Any time a purchased article is returned by a consumer, it presents a problem to the retailer taking back the article. If the package containing the article is unopened, the package and article can simply be returned to the spot on the shelf they previously occupied. However, if the package has been opened, the retailer is faced with a dilemma of whether to have the article repackaged or simply to attempt to repair the package and return it to the shelf. Unfortunately, a taped up or poorly repaired package is often undesirable to a prospective purchaser because the prospective purchaser perceives the article in the package as being somehow blemished or less than new. When this occurs, the article can remain unsold for an undesirably long time causing the retailer to lose profits. Unfortunately, the longer the article remains unsold, the less profit made by the retailer. Ultimately, if an article remains unsold for too long, the retailer will have either to significantly discount its price or have it repackaged and returned. Either way the retailer's profits are undesirably lessened.
Packaging manufacturers have developed many kinds of reclosable packaging in an effort to help solve this problem. Yet, the reclosable packaging must also be able to display the article in the package, as well as any associated graphics on a card of the package, in a manner that is aesthetically pleasing to a prospective purchaser while permitting access to the article in a manner that allows the article to be removed from the package.

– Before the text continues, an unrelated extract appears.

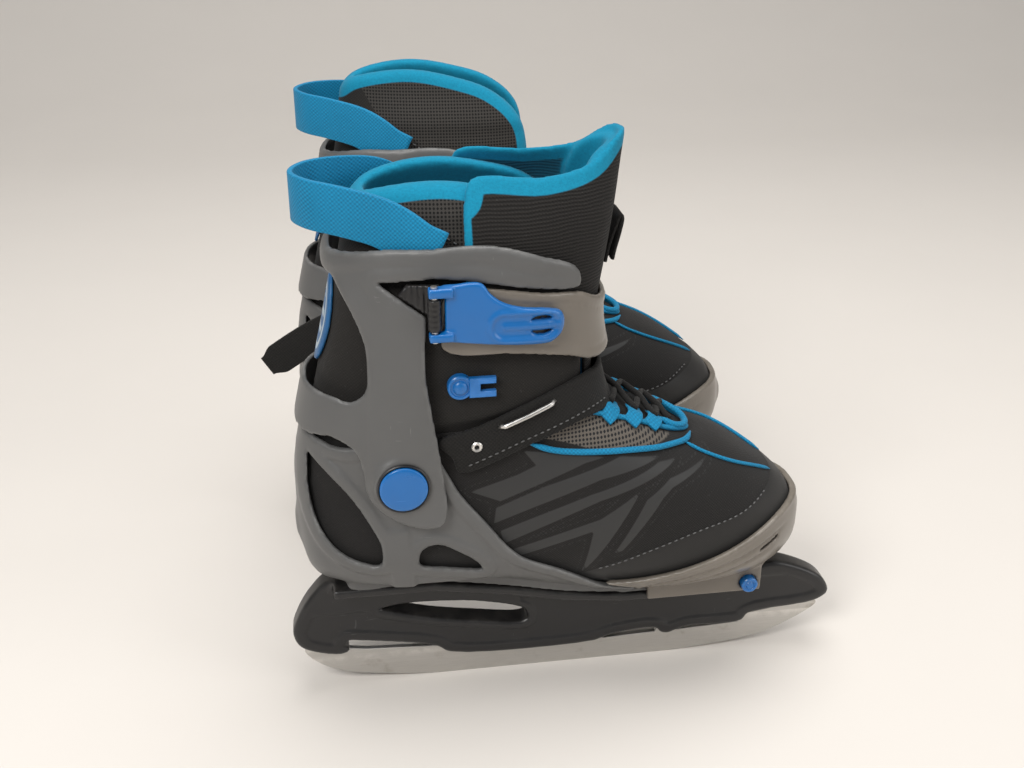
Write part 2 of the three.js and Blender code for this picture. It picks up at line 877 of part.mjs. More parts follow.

For example, many types of reclosable packaging have a forwardly facing access opening covered by a front-opening door connected by a hinge to another part of the packaging. One known method of keeping the door closed over the access opening is to use an adhesive label, such as in the manner disclosed in U.S. Pat. No. 4,930,627. Another known method of keeping the door closed, such as is disclosed in U.S. Pat. No. 4,739,883, is to use interlocking dimples that releasably secure the door to another portion of the packaging such that the door is retained by the dimples in the closed position. It is also not unusual for a door that is to be held in the closed position by these dimples to be formed entirely from a front-half or rear-half of the package such that the package is a clamshell configuration. In a third known method of keeping the door closed, a card received in a track in the packaging can be slid between an open position uncovering the opening and a closed position covering the opening. Usually, in all of these instances, a label, such as a tamper-proof or tamper-evident label or another aid that undesirably requires an additional manufacturing step is used to keep the door or card over the opening from moving away from the closed position.

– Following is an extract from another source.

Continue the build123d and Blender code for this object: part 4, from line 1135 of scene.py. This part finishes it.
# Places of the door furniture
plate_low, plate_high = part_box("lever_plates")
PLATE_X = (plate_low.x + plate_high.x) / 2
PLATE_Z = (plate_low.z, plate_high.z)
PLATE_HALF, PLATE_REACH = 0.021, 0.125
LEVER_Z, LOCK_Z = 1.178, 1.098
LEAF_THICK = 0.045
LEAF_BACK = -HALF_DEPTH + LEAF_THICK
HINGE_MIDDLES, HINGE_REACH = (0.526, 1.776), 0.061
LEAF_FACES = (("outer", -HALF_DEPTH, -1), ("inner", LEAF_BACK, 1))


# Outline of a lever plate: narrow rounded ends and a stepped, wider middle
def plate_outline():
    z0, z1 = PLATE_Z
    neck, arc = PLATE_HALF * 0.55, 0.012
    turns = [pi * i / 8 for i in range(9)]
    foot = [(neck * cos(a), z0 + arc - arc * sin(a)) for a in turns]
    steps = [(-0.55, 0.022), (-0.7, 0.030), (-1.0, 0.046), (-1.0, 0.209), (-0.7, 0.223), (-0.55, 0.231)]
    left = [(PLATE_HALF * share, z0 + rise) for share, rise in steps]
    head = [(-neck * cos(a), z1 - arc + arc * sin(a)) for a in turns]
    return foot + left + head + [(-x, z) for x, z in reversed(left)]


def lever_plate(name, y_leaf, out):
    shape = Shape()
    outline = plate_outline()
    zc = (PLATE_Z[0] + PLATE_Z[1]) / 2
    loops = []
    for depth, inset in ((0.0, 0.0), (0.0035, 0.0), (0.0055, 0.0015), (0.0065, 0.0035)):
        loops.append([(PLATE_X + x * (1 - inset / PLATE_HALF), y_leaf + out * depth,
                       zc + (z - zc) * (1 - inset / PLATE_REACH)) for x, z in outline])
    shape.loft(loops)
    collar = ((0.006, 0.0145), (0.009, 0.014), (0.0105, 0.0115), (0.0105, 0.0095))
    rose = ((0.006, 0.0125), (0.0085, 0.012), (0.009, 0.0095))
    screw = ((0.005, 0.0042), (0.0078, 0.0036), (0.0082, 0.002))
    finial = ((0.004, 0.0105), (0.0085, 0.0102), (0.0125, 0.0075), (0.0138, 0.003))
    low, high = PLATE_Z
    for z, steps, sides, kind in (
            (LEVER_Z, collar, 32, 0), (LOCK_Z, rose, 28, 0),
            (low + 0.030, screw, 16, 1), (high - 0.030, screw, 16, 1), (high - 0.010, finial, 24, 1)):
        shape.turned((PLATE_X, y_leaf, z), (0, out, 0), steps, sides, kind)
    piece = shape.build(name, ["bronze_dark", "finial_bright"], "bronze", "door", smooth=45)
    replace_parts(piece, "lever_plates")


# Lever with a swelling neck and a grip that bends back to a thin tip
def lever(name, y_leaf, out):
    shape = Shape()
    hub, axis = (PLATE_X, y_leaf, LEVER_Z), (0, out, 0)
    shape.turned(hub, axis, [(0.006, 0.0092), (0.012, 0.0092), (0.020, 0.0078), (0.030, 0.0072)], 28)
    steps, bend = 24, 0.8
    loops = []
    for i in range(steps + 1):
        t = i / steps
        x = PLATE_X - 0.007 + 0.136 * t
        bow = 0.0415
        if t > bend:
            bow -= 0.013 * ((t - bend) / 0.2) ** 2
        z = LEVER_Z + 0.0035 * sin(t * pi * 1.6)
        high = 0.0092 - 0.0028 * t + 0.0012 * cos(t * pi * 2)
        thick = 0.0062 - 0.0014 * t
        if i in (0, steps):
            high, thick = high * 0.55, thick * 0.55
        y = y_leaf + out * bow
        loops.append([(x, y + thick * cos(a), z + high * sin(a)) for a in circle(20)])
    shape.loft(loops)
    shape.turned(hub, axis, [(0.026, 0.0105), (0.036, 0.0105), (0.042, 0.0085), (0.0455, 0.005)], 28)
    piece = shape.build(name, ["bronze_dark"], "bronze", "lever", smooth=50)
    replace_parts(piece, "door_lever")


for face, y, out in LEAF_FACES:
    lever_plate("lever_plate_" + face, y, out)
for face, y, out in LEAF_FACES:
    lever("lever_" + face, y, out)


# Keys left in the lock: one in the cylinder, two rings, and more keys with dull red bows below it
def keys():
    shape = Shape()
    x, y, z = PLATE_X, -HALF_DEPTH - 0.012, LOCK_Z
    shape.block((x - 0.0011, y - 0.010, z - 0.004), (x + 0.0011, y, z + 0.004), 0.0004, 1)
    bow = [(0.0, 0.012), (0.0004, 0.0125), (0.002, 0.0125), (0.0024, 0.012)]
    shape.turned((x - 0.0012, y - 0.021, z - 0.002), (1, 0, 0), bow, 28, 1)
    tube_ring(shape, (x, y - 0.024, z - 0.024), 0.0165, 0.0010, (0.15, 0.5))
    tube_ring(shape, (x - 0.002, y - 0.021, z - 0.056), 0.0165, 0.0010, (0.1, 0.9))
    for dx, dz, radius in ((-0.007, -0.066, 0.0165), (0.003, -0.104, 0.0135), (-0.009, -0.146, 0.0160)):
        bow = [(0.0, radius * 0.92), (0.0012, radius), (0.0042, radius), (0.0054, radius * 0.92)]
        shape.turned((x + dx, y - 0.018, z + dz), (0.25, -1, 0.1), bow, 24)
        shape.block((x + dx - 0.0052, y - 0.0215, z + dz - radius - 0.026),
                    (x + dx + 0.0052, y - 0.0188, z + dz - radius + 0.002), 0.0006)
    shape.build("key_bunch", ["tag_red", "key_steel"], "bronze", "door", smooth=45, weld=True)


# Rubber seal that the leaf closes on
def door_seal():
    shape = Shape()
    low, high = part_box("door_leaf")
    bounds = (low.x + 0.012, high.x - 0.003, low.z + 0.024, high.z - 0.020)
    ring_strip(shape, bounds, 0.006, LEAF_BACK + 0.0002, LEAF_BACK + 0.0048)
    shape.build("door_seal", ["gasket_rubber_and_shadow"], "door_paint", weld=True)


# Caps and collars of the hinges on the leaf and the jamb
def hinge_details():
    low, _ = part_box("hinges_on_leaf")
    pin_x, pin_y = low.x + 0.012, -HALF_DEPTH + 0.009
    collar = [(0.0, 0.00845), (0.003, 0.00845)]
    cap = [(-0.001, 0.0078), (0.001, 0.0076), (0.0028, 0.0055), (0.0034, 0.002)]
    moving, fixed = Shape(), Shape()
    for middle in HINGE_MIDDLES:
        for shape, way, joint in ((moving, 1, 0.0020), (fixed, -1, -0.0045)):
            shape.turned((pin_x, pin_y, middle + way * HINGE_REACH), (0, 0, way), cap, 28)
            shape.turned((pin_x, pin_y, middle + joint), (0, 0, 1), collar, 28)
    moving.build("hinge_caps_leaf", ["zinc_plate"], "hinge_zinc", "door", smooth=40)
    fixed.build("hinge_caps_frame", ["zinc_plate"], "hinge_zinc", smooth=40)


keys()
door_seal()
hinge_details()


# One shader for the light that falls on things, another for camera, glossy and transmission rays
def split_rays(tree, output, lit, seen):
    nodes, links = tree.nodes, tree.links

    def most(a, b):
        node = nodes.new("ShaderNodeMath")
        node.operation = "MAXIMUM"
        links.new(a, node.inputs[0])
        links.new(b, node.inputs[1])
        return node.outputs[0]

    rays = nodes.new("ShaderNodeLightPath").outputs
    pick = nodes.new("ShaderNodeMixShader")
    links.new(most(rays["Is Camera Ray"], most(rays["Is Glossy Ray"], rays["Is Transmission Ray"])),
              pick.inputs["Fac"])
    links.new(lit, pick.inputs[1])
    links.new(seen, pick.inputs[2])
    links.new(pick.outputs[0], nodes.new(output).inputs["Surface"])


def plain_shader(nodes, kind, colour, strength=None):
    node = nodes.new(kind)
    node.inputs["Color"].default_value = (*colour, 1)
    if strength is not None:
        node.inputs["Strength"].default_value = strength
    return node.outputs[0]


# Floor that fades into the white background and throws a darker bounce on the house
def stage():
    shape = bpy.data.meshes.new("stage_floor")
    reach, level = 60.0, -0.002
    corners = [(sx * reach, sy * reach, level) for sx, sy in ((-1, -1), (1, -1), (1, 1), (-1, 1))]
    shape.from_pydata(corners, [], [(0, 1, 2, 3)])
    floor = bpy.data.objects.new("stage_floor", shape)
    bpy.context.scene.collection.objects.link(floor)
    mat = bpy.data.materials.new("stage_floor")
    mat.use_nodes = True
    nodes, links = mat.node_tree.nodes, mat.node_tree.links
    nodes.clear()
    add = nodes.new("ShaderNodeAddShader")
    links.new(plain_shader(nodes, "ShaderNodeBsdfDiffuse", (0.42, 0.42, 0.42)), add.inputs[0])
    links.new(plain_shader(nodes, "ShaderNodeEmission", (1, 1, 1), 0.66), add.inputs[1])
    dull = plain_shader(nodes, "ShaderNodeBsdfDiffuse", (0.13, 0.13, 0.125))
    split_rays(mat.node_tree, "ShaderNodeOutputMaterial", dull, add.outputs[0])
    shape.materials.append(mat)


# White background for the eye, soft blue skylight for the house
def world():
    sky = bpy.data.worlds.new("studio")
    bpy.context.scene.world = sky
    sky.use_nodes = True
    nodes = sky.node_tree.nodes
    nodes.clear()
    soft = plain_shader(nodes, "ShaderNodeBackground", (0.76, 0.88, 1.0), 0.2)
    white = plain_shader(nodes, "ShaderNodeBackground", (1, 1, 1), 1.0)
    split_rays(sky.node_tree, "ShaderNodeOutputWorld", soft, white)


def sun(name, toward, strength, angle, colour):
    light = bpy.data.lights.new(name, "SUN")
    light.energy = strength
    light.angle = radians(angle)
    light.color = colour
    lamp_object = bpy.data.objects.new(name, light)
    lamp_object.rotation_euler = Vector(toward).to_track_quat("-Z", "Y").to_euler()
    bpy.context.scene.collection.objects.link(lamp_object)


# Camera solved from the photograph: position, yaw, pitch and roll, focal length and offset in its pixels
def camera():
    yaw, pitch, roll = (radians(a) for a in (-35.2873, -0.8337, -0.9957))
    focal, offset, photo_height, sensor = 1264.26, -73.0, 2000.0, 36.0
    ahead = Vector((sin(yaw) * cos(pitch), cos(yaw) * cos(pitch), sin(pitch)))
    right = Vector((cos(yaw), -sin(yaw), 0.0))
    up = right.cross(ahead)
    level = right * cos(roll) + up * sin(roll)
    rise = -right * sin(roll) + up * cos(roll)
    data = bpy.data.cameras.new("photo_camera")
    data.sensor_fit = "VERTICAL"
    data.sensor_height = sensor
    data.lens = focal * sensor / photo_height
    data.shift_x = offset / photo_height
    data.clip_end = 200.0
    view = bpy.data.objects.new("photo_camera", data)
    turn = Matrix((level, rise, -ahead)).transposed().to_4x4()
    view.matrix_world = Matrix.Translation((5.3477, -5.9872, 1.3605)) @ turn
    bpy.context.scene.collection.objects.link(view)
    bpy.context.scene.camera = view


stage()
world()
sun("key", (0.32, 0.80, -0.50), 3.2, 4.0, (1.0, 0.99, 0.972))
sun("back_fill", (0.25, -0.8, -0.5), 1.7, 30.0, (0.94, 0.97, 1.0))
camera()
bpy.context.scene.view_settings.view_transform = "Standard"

While each of these configurations has advantages, each also has drawbacks. For example, for those packages that require a label to keep the door closed, replacing the label when a package is returned takes time, utilizes labor, and costs money. Moreover, many reclosable packages, including the package disclosed in the '249 patent, are rather complicated in shape and costly to manufacture. For clamshell packages where the door utilizes locking dimples, the dimples can be disadvantageous because their performance is extremely sensitive to manufacturing tolerance variations and, as a result, there is often a wide variance in the force required to open and close the door. Moreover, none of these reclosable package configurations can dispense articles out an end of the package.

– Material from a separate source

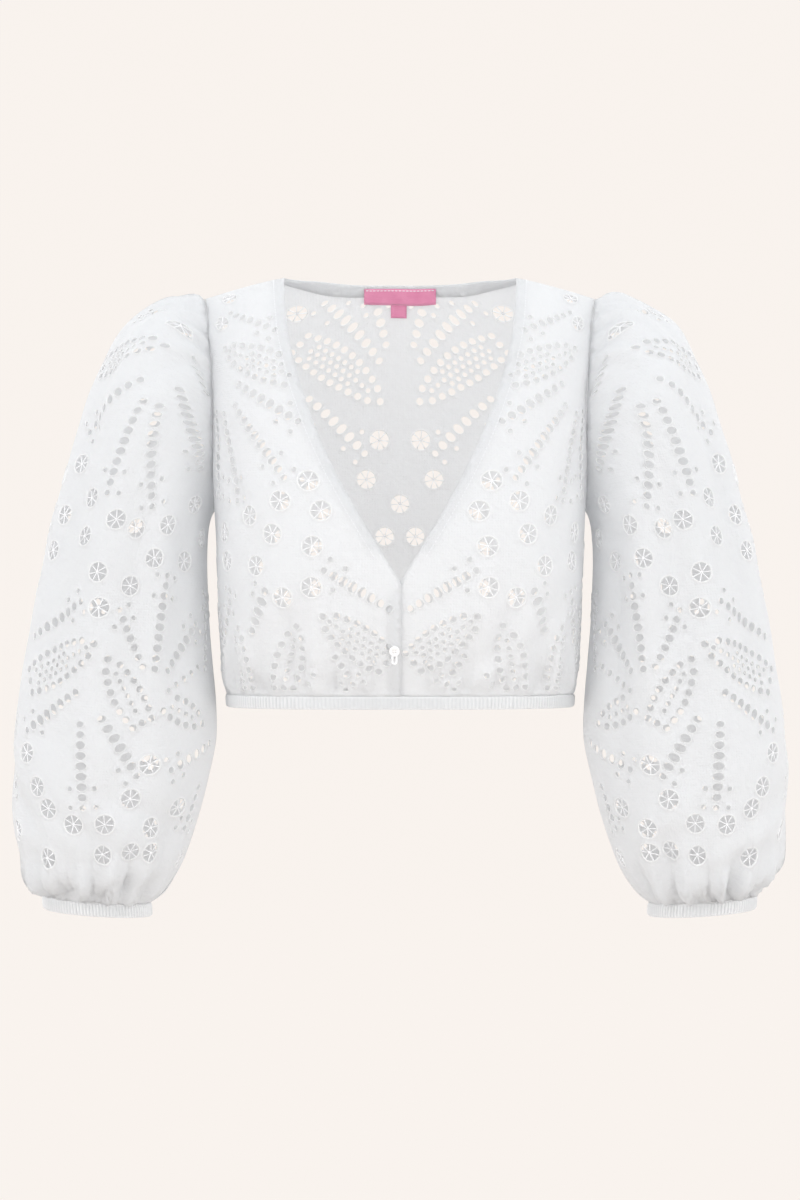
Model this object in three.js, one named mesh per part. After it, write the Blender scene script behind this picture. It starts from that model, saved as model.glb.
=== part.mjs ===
// A cropped dirndl blouse of white cutwork cotton, in the rounded shape that it has when worn.
// Millimetres, +Z up, the front faces -Y. The origin lies midway between the two neck points
// of the shoulder seams, where the blouse rests on its wearer.
//
// Every cloth piece is drawn flat, as it is cut, and then laid on a curved form:
// body cloth by (across, down) from the centre line and the shoulder seam,
// sleeve cloth by (around, up) from the top line and the cuff seam.
import * as THREE from 'three';

// Driving sizes
const WALL = 1.2;               // cotton with its raised embroidery
const SEAM_GAP = 0.3;           // between two pieces sewn edge to edge
const HALF_GAP = SEAM_GAP / 2;
const NECK_HALF_WIDTH = 95;     // neck point to the centre line
const V_CLOTH = 297;            // cloth from the shoulder seam's level down to the point of the V
const BACK_NECK_CLOTH = 58;     // cloth from the shoulder seam's level to the centre back neck edge
const HEM_CLOTH = 396;          // shoulder seam to the top of the hem band
const HEM_BAND_HEIGHT = 10.5;
const UNDERARM_CLOTH = 237;
const OVERLAP = 11;             // the wearer's left front runs this far under the right one
const UNDERLAP_DEPTH = 3.2;     // how far the under layer lies in
const BODY_FLAT_RADIUS = 150;   // turns an angle round the body into cloth
const SLEEVE_FLAT_RADIUS = 75;  // turns an angle round the sleeve into cloth
const CUFF_HEIGHT = 10.5;
const BAND_THICKNESS = 2.8;     // elastic inside its casing
const FACING_WIDTH = 9;
const FACING_THICKNESS = 0.8;
const SIDE = BODY_FLAT_RADIUS * Math.PI / 2;         // side seam, from the centre line
const UNDERARM = SLEEVE_FLAT_RADIUS * Math.PI;       // underarm seam, from the sleeve's top line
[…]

What is needed is a reclosable package into which an article can be reinserted and returned to a store shelf or display area without a prospective customer detecting that the package and article were previously returned. What is needed is an access door that does not require a label or the like to keep it closed. What is also needed is a reclosable package where articles, including articles longer than the package width, can easily be removed from and inserted into the package from one end. What is further needed, is a package that achieves at least some or all of these objectives while being quick, simple, and inexpensive to manufacture.